地方独立行政法人(以下「法人」という。)には、独立採算制が強く求められており、 地方公共団体の枠組みからはずれ事業の責任も法人自身に委ねられます。このことから独自の意思決定と柔軟な経営が可能になり、予算についても単年度主義が緩和され、予算執行における機動性、弾力性が増します。また、法人の職員は公務員ではないので、地方自治法や地方公務員法での制限はおよばず、職員数や給与についても法人の意思で自由に決めることができますが、独立採算制が求められていますので、利用者の負担増とならない範囲で運営を行わなければなりません。
法人は、単に自由度が増すばかりではありません。法律上、地方公共団体の立てた「目標」に対し、法人には「計画(Plan)」⇒「実行(Do)」⇒「実績評価(Check)」⇒「改善(Action)」という〝PDCA″が義務付けられています。
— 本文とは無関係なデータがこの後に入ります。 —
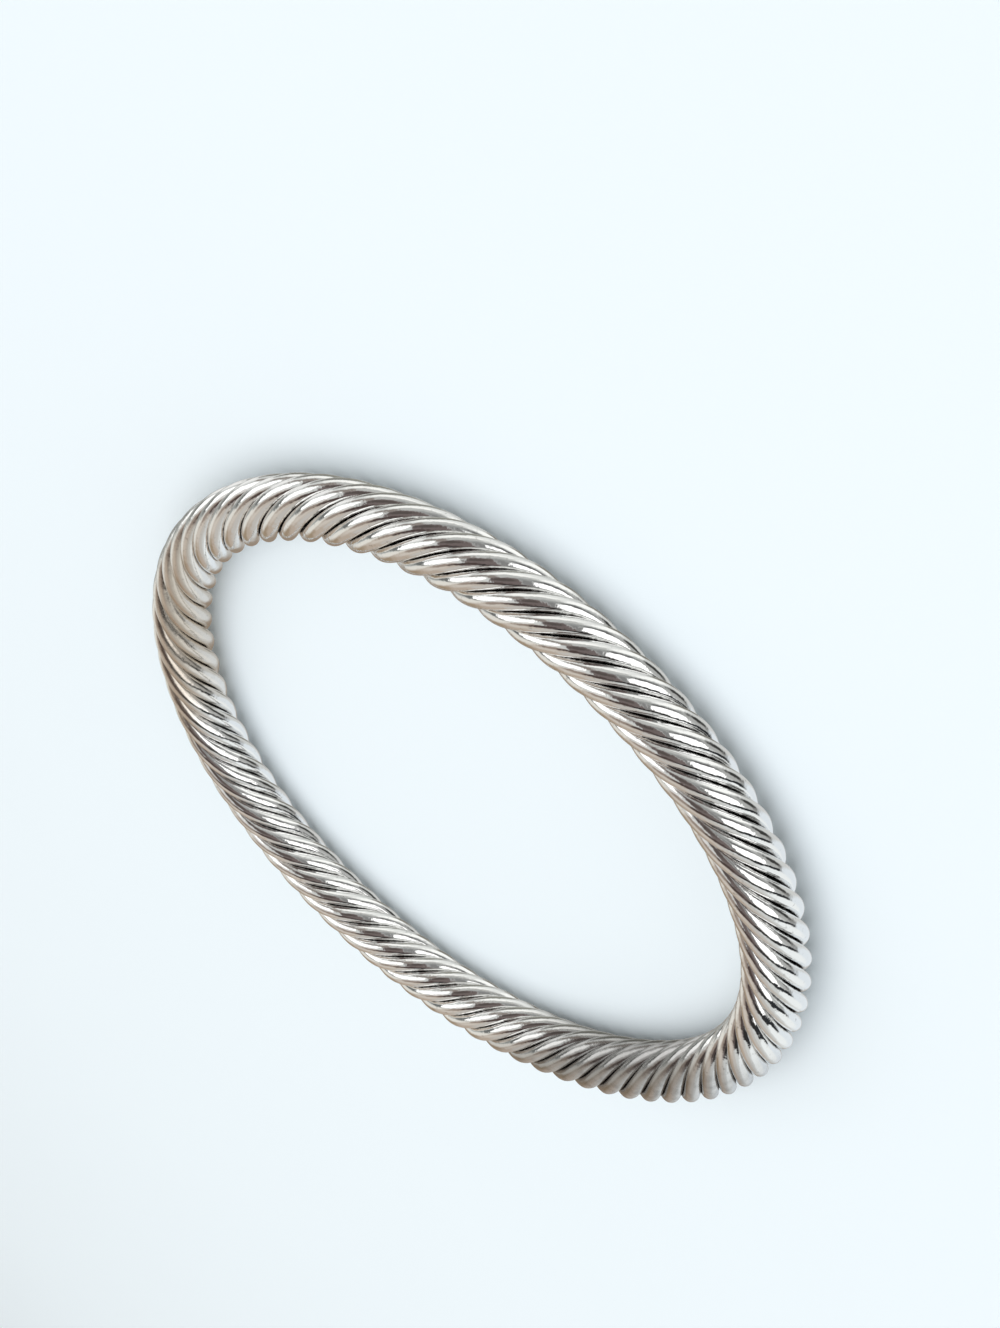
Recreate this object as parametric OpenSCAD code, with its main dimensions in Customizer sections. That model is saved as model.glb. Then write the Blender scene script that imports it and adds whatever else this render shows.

法人は、「計画(Plan)」を策定し、「実行(Do)」に移します。地方公共団体は、事前の関与や統制を極力排し、事後に法人の「実績評価(Check)」を行い、目標を達成していない点について、法人へ改善を図るよう指示・勧告を行います。
法人は、この指示を受けた場合、業務の「改善(Action)」を図らなければなりません。
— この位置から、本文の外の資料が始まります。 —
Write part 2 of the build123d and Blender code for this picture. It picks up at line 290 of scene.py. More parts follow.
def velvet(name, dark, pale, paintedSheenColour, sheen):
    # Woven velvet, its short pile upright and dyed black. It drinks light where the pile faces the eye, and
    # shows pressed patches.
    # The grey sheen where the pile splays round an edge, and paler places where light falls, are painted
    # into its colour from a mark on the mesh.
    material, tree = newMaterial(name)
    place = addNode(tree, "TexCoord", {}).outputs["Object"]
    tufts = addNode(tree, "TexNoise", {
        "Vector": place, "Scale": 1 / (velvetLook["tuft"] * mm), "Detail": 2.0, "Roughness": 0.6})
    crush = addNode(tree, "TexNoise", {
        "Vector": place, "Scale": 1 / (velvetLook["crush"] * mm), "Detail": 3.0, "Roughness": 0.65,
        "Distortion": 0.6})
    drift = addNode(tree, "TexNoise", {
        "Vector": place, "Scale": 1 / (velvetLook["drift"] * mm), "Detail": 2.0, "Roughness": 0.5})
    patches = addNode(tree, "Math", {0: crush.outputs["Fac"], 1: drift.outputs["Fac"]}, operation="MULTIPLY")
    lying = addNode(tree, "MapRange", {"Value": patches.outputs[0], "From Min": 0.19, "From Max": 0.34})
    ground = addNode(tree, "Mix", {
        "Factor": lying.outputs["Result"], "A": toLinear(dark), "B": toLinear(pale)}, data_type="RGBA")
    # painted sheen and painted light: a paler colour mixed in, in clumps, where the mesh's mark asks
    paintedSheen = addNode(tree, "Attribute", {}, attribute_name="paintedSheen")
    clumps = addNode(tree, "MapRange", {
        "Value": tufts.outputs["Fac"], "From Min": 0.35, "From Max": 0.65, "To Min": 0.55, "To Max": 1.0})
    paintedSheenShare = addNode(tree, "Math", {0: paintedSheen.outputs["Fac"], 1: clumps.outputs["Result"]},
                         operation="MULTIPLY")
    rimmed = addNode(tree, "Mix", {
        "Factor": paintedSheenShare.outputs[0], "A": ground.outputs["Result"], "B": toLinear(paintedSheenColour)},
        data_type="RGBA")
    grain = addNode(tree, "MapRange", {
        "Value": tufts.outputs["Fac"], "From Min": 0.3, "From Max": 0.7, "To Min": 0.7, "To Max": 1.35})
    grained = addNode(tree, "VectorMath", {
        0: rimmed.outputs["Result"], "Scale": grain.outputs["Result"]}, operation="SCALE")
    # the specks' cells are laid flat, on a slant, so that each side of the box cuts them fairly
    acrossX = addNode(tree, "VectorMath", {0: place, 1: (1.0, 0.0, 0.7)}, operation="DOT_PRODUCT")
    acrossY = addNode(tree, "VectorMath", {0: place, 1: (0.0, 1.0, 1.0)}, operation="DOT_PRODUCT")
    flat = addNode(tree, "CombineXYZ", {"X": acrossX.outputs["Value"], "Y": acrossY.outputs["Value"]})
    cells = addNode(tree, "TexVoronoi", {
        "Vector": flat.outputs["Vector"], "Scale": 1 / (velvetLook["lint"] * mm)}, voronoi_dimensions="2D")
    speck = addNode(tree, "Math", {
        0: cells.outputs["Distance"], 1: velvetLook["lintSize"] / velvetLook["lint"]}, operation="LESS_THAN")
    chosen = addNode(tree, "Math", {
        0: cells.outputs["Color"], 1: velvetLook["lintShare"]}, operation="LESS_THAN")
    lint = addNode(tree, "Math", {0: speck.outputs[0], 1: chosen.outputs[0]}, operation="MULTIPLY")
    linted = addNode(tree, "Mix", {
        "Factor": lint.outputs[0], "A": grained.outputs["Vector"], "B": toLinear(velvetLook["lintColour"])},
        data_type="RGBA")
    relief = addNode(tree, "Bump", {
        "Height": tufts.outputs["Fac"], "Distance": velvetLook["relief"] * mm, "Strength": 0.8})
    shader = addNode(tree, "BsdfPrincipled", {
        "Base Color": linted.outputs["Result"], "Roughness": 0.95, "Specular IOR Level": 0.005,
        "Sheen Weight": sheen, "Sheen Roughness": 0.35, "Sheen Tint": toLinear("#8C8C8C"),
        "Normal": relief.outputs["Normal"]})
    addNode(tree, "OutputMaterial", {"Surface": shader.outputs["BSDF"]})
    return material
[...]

この「実績評価(Check)」については、経営状況ばかりではなく、利用者に提供するサービスの向上に対しても、法人による業務の「改善(Action)」が図られない場合、地方公共団体は、運営費負担金などの投入や法人の組織の在り方、廃止、民営化など業務の見直しを検討し、必要な措置を講じなければならなりません。
具体的には、以下のような仕組みで「地方独立行政法人 くまもと県北病院」は、公営企業型の地方独立行政法人として、皆様によりよい医療の提供を行うことになります。
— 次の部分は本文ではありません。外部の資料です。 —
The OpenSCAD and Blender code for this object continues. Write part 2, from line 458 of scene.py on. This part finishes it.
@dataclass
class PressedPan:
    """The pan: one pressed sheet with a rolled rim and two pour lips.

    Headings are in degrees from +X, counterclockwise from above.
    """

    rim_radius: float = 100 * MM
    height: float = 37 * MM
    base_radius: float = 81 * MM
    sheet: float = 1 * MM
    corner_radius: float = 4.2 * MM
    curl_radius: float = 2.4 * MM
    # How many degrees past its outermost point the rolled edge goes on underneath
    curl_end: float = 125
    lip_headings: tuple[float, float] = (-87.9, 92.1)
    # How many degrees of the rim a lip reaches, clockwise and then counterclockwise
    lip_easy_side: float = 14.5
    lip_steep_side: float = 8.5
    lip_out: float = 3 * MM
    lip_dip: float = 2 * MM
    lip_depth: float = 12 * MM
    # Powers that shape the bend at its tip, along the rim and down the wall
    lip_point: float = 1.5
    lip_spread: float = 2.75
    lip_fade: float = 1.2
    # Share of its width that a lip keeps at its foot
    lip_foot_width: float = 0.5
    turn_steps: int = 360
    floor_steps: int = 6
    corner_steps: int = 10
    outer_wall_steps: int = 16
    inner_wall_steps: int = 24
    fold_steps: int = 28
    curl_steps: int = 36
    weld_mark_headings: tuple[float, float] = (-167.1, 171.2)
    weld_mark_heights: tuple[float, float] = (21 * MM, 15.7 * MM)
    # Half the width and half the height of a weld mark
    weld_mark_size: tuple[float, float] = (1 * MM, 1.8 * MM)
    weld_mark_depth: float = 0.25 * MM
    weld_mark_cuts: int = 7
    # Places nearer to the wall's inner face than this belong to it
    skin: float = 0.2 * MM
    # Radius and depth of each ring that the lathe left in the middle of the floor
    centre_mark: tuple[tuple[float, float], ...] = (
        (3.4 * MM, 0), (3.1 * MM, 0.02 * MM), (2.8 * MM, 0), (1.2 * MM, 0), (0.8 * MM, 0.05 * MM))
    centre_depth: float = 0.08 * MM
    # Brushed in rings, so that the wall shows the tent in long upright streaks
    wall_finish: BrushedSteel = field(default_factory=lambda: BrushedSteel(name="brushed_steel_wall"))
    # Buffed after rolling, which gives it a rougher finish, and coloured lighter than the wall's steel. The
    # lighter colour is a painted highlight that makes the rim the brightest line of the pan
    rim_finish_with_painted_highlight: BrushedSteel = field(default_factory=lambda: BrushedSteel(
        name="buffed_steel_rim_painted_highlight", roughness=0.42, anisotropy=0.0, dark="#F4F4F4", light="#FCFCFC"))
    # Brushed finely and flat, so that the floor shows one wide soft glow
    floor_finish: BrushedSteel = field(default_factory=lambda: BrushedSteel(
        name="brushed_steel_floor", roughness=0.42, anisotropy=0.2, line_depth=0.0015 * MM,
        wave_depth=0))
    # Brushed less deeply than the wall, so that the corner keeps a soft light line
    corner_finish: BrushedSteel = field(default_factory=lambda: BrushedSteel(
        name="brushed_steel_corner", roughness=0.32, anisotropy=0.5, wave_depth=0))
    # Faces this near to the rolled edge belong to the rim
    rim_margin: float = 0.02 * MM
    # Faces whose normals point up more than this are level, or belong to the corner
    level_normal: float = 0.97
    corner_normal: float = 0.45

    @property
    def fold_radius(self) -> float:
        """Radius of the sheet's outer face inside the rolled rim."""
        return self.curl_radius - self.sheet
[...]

① 法人の設立団体である玉名市と玉東町で設置した一部事務組合(特別地方公共団体)である「玉名市玉東町病院設立組合」の管理者(玉名市長)が、副管理者(玉東町長)と協議を行い病院運営の責任者である「理事長」と、法人の監査役としての「監事」を任命します。
② 地方独立行政法人法に「法人の事業の経費は、原則として当該公営企業型地方独立行政法人の事業の経営に伴う収入をもって充てなければならない」とあります。一方で「採算の取れない事業について、法人が利用者に料金を負担させて採算を維持することが適当でない経費(「住民サービスの向上」 にかかわる経費)」については、組合が法人の業務運営費の一部を負担することになっています。(本組合においては、病院事業に係る国からの交付税の範囲内としています。)この運営費の負担については、「住民から徴収された税金その他の貴重な財源で賄われるものであることに留意し、適切かつ効率的に使用するよう努めなければならない」ことが同じ法律に定められています。このように運営費負担金は、法人が利用者のサービスの向上のためか否か慎重に熟慮して使用しなければならないお金になります。
③ 組合は、法人に対し「くまもと県北病院」の整備などに必要な資金の貸付を行っています。法人は、組合に対し貸付金と利子の返済義務を負っています。
④ 組合の管理者は、3年~5年の期間を定め、法人に達成すべき業務運営の効率化、提供するサービスの質の向上、財務内容の改善やその他業務運営に関する目標として「中期目標」を課します。
⑤ 法人は、「中期目標」を達成するための「中期計画(Plan)」を策定します。
⑥ 法人は「中期計画」に基づき各年度の「年度計画(Plan)」を策定し「病院運営(Do)」を行います。
⑦ 組合の管理者は、「計画」の成果を確認するため「実績評価(Check)」を行い、法人に対し目標に達成していない点を改善するように指示などを行います。
⑧ 法人は、組合の管理者の指示などを受け「業務改善(Action)」を行いながら、皆様によりよい医療を提供していくようになります。